* MATERIAL FOR THIS TASK:
+++

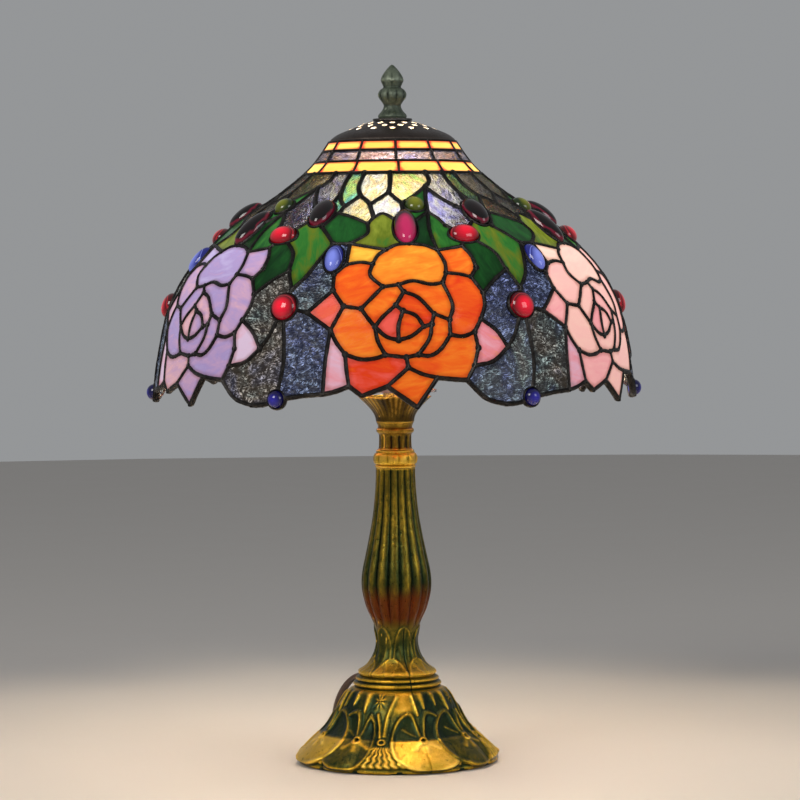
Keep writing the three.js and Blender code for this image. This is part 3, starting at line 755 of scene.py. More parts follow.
def opal_glass(name, stops, glow, streak, grain=0.045, near=0.13, shade=LEAD_SHADE):
    """Streaky opalescent glass, its light from the bulb behind it painted as a glow. `shade` is its painted
    shade against its leads.
    """
    made, tree, shader = material(name)
    flow = attribute(tree, "flow", "Vector")
    cloud = noise(tree, flow, (grain, 2.6 * grain, grain), 3, 0.5, 0.9)
    wisp = noise(tree, flow, (2 * grain, 9 * grain, grain), 4, 0.6, 1.4)
    wander = (cloud - 0.5) * (streak * 1.7) + (wisp - 0.5) * (streak * 0.5)
    colour = ramp(tree, (attribute(tree, "tint") + wander).clamped(), stops)
    edge = ramp(tree, attribute(tree, "edge"), shade)
    set_inputs(shader, {
        "Base Color": scaled(tree, colour, OPAL_BODY),
        "Emission Color": scaled(tree, mix(tree, 1.0, colour, edge, "MULTIPLY"), lit_share(tree, near)),
        "Emission Strength": glow,
        "Roughness": wisp * 0.2 + 0.1,
        "Specular IOR Level": 0.1,
        "Coat Weight": 0.03,
        "Coat Roughness": 0.08,
        "Normal": bump(tree, noise(tree, flow, (0.12, 0.3, 0.12), 3, 0.6, 0.5), 0.25, 0.0008),
    })
    return made


def ground_glass():
    """Dark rippled glass with an iridescent skin, with painted glints along its crests and a faint painted
    glow all over.
    """
    made, tree, shader = material("ground_glass")
    flow = attribute(tree, "flow", "Vector")
    patch = noise(tree, flow, (0.045, 0.045, 0.045), 2, 0.5, 0.6)
    hue = attribute(tree, "tint") * 0.45 + patch * 0.55
    base = ramp(tree, hue, [
        (0.25, (0.004, 0.007, 0.02)), (0.42, (0.005, 0.008, 0.03)), (0.55, (0.008, 0.01, 0.012)),
        (0.68, (0.018, 0.012, 0.006)), (0.85, (0.004, 0.008, 0.03)),
    ])
    # The iridescent colours of the painted glints along the crests
    painted_glint = ramp(tree, hue, [
        (0.25, (0.5, 0.66, 0.9)), (0.42, (0.3, 0.36, 0.8)), (0.55, (0.5, 0.66, 0.64)),
        (0.68, (0.62, 0.56, 0.5)), (0.85, (0.42, 0.5, 0.95)),
    ])
    broad, wave = ridges(tree, flow, (0.3, 0.13, 0.3), 1.5, 0.035)
    fine, _ = ridges(tree, flow, (0.62, 0.4, 0.5), 0.8, 0.03)
    broken = ramp(tree, noise(tree, flow, (0.3, 0.3, 0.3), 2), [(0.42, 0.03), (0.62, 1.0)])
    crest = (broad * 0.8 + fine * 0.4).clamped() * broken
    set_inputs(shader, {
        "Base Color": mix(tree, crest, base, painted_glint),
        "Emission Color": mix(tree, crest, scaled(tree, base, 0.6), painted_glint),
        "Emission Strength": 0.6,
        "Roughness": ramp(tree, wave, [(0.3, 0.2), (0.8, 0.42)]),
        "Specular IOR Level": 0.35,
        "Coat Weight": 0.1,
        "Coat Roughness": 0.12,
        "Normal": bump(tree, wave, 0.8, 0.0022),
    })
    return made


def crown_glass(name, stops):
    """Dim, clear rippled glass with an iridescent skin, which the bulb shows through, and painted glints
    along its crests.
    """
    made, tree, shader = material(name)
    flow = attribute(tree, "flow", "Vector")
    wash = noise(tree, flow, (0.09, 0.14, 0.05), 3, 0.6, 1.3)
    colour = ramp(tree, attribute(tree, "tint") * 0.5 + wash * 0.75, stops)
    crest, wave = ridges(tree, flow, (0.16, 0.5, 0.3), 1.6, 0.06)
    set_inputs(shader, {
        "Base Color": colour,
        "Emission Color": scaled(tree, colour, crest),
        "Emission Strength": 0.7,
        "Transmission Weight": 1.0,
        "IOR": 1.3,
        "Roughness": ramp(tree, wave, [(0.3, 0.08), (0.8, 0.22)]),
        "Normal": bump(tree, wave, 0.6, 0.0018),
    })
    return made


def jewel_glass(name, deep, bright, glow, rim=None, fall=0.25):
    """Pressed glass with its light painted in: painted shade at its edge and, by `fall`, at its top, a
    painted glow low in it where the light gathers, and a thin painted bright line near its rim."""
    made, tree, shader = material(name)
    cloud = noise(tree, place_of(tree), (90, 90, 90), 2, 0.5, 0.4)
    up = part_of(tree, attribute(tree, "flow", "Vector"), 1)
    inward = (attribute(tree, "edge") + (cloud - 0.5) * 0.3 - up * fall).clamped()
    between = tuple((a + b) / 2 for a, b in zip(deep, bright))
    stops = [(0.0, deep), (0.06, rim or deep), (0.14, deep), (0.4, between), (0.8, bright)]
    colour = ramp(tree, inward, stops)
    set_inputs(shader, {
        "Base Color": scaled(tree, colour, 0.6),
        "Emission Color": colour,
        "Emission Strength": glow,
        "Roughness": ramp(tree, cloud, [(0, 0.04), (1, 0.12)]),
        "Specular IOR Level": 0.4,
        "Coat Weight": 0.3,
        "Coat Roughness": 0.03,
        "Normal": bump(tree, cloud, 0.05, 0.0004),
    })
    return made


def metal(name, stops, grain, rough, metallic, bumps=0.35, depth=0.0006, rub=0.0, tone=None, stain=None):
    """A cast, plated or painted metal: its colour wanders through the stops, further along where it stands
    out. `rub` is how much further for each mm of relief, tone(tree) is added along the piece, and
    stain is a [low, high, colour] between two heights."""
    made, tree, shader = material(name)
    spot = place_of(tree)
    patch = noise(tree, spot, (grain * 0.35,) * 3, 4, 0.65, 0.6)
    speck = noise(tree, spot, (grain * 4, grain * 4, grain * 2.2), 3, 0.7)
    crest = node(tree, "ShaderNodeNewGeometry", {}, "Pointiness")
    share = patch * 0.5 + speck * 0.25 + (crest - 0.5) * 3.0 + attribute(tree, "tint") * rub
    if tone is not None:
        share = share + tone(tree)
    colour = ramp(tree, share, stops)
    if stain is not None:
        low, high, hue = stain
        along = (part_of(tree, spot, 2) - low * MM) / ((high - low) * MM) + (patch - 0.5) * 0.5
        stained = ramp(tree, along, [(0, 0.0), (0.25, 0.85), (0.65, 0.85), (1, 0.0)])
        colour = mix(tree, stained, colour, (*hue, 1))
    set_inputs(shader, {
        "Base Color": colour,
        "Roughness": ramp(tree, speck, [(0.3, rough[0]), (0.7, rough[1])]),
        "Metallic": metallic,
        "Normal": bump(tree, patch + speck, bumps, depth),
    })
    return made


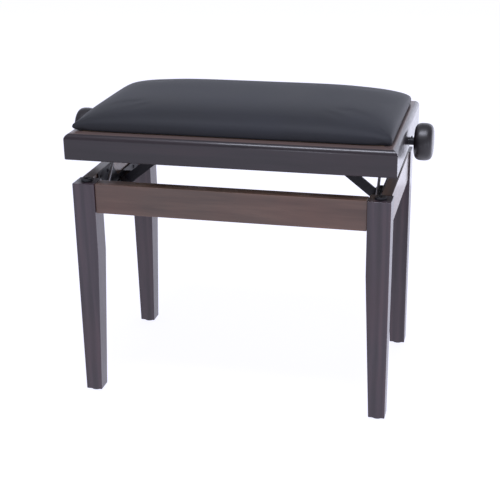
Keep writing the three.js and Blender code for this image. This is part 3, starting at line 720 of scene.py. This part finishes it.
class BenchCushionSettings(bpy.types.PropertyGroup):
    crown: FloatProperty(
        name="Crown", description="Height of the cushion over the seat frame before it is puffed",
        min=0.01, max=0.08, default=0.0418, unit="LENGTH")
    rim: FloatProperty(
        name="Rim", description="Height of the cushion's upright edge",
        min=0.001, max=0.03, default=0.009, unit="LENGTH")
    tuck_in: FloatProperty(
        name="Tuck", description="How far the cover is drawn in where it meets the seat",
        min=0, max=0.01, default=0.0012, unit="LENGTH")
    spread_x: FloatProperty(
        name="Spread along", description="How far the cover reaches past the cushion's ends",
        min=-0.01, max=0.01, default=0.002, unit="LENGTH")
    spread_y: FloatProperty(
        name="Spread across", description="How far the cover reaches past the cushion's long sides",
        min=-0.01, max=0.01, default=0.003, unit="LENGTH")
    voxel: FloatProperty(
        name="Voxel", description="Remesh size before the cloth simulation",
        min=0.002, max=0.01, default=0.004, unit="LENGTH")
    pressure: FloatProperty(
        name="Pressure", description="Cloth pressure that fills the cushion", min=0, max=20, default=4.0)
    swell_limit: FloatProperty(
        name="Swell limit", description="Furthest that a point may move as the cushion fills",
        min=0, max=0.03, default=0.0006, unit="LENGTH")
    vinyl_colour: FloatVectorProperty(
        name="Vinyl colour", description="Base colour of the cover",
        default=(0.012, 0.013, 0.018), **COLOUR)


class BenchSteelSettings(bpy.types.PropertyGroup):
    black: FloatVectorProperty(
        name="Powder coat", description="Colour of the black steel parts",
        default=(0.011, 0.011, 0.015), **COLOUR)
    zinc: FloatVectorProperty(
        name="Zinc", description="Colour of the plated steel parts", default=(0.52, 0.52, 0.54), **COLOUR)
    wire: FloatVectorProperty(
        name="Spring wire", description="Colour of the spring wire", default=(0.42, 0.42, 0.44), **COLOUR)
    thread_pitch: FloatProperty(
        name="Thread pitch", description="Pitch of the spindle's thread",
        min=0.001, max=0.01, default=0.0025, unit="LENGTH")
    spring_pitch: FloatProperty(
        name="Lift spring pitch", description="Distance between the lift spring's turns",
        min=0.002, max=0.01, default=0.0054, unit="LENGTH")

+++

* YOUR GOAL: Extract every line of the records above that contains the word "three".

* WRITTEN REPLY:
Keep writing the three.js and Blender code for this image. This is part 3, starting at line 755 of scene.py. More parts follow.
Keep writing the three.js and Blender code for this image. This is part 3, starting at line 720 of scene.py. This part finishes it.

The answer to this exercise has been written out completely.